A policy of minding our own business is good American policy today. That ought to be our policy at least until we can know what that thing in Europe is all about. It is especially good policy since we have so very much of important business to mind right here at home too.

We should be ever ready to help the world to peace without jeopardizing our own peace. We have nothing to gain by throwing our resources into the European hopper even before we know what the next European war in going to be all about.

Mind our own business! America first! That seems tosound cheap to some patriots. We are told that it constitutes an extreme nationalism, an all-time high in selfishness.

Why not America first? Is it selfish? Not one small part as selfish, certainly not more selfish than are those European causes which would seem to invite us to participation. It is no more selfish than the attitude of the father who thinks first of his home and his family. If that be selfish, then even things which touch the Divine are selfish too.

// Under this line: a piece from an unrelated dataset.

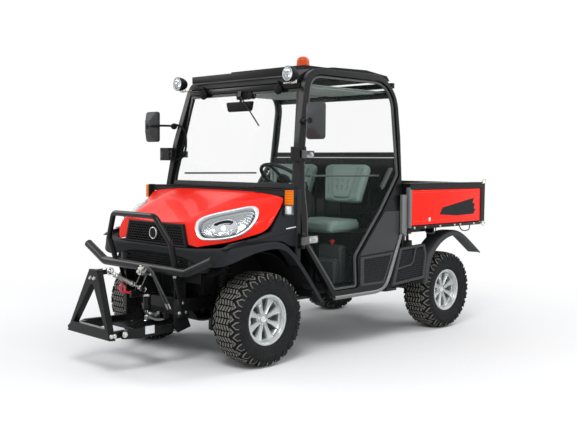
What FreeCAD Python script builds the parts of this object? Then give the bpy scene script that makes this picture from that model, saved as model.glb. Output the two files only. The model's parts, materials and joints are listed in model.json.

And, more than that, if America doesn't provide for America, who will? England and France perhaps? We ought to know that if America is going to be saved, America is going to have to do the saving. That being the case, then who are more important to America than Americans? Where in all the world is there one foot of soil so important to us as

American soil? Where in all the world is there a cause sufficiently great to invite the shedding of the blood of American boys on foreign battle fields where hates of thousands of years look down and rejoice at the re-enacting of a carnage which has been going on without determination for generations beyond count and will be going on in spite of us and what we do.

When leaders fail at home, they take their people into foreign wars, but let that not be true in America. Some dictators find it possible to continue their days of power by creating a war psychology and an armament economy, but that can never be true in America. Or can it? Not if we will hang fast to America First causes. Not if we can maintain a neutrality in other people's wars. Not if we can keep American leadership from committing us to foreign causes.